** START DATA **
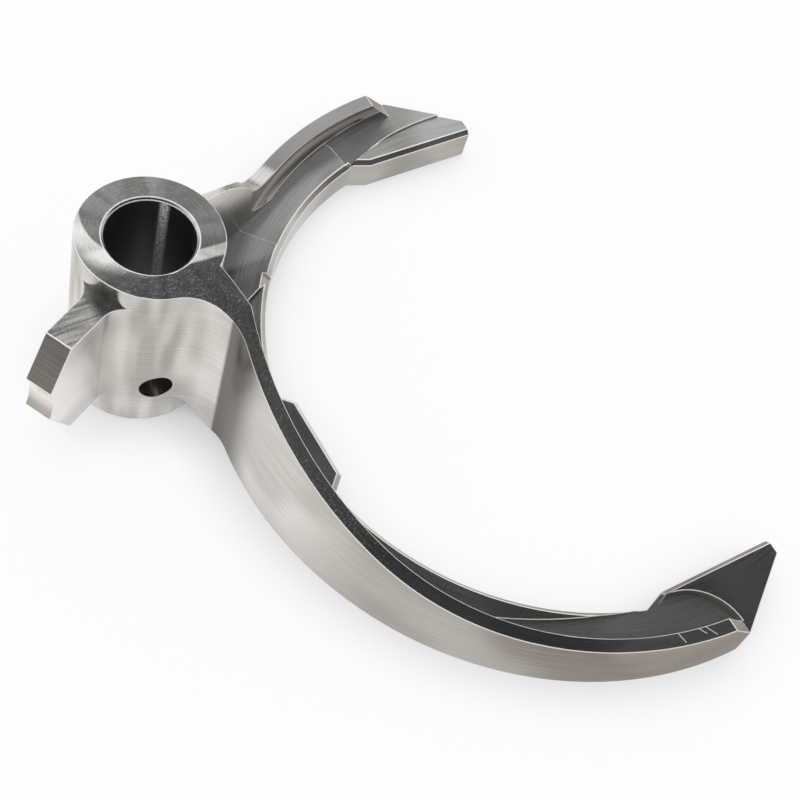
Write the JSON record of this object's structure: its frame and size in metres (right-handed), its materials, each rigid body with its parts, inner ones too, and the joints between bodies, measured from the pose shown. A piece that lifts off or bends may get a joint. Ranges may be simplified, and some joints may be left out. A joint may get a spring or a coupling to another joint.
{
  "type": "transmission shift fork",
  "caption": "Machined steel shift fork: a crescent with sleeve pads on a bored hub that slides on the shift rail, with a selector lug.",
  "frame": {"origin": "on the axis of the rail bore, at the plane of the underside", "axes": "+Z along the rail bore, up from the underside; +X towards the open mouth of the fork; +Y across the fork, towards the arm that starts beside the ledge"},
  "size_m": [0.1159, 0.1347, 0.0382],
  "materials": {
    "machined_steel": "fine milled and deburred bare steel, satin to bright"
  },
  "bodies": {
    "root": {"shift_fork": "machined_steel"}
  },
  "joints": []
}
** END DATA **
## WORK TO BE COMPLETED
Using the data above, output each line exactly.

## EXERCISE OUTPUT
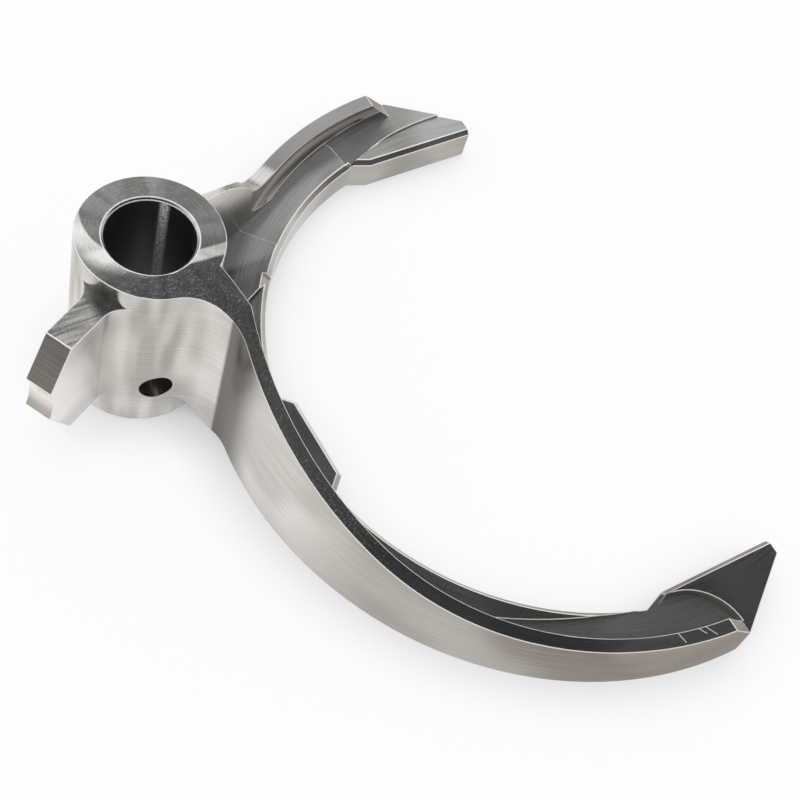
Write the JSON record of this object's structure: its frame and size in metres (right-handed), its materials, each rigid body with its parts, inner ones too, and the joints between bodies, measured from the pose shown. A piece that lifts off or bends may get a joint. Ranges may be simplified, and some joints may be left out. A joint may get a spring or a coupling to another joint.
{
  "type": "transmission shift fork",
  "caption": "Machined steel shift fork: a crescent with sleeve pads on a bored hub that slides on the shift rail, with a selector lug.",
  "frame": {"origin": "on the axis of the rail bore, at the plane of the underside", "axes": "+Z along the rail bore, up from the underside; +X towards the open mouth of the fork; +Y across the fork, towards the arm that starts beside the ledge"},
  "size_m": [0.1159, 0.1347, 0.0382],
  "materials": {
    "machined_steel": "fine milled and deburred bare steel, satin to bright"
  },
  "bodies": {
    "root": {"shift_fork": "machined_steel"}
  },
  "joints": []
}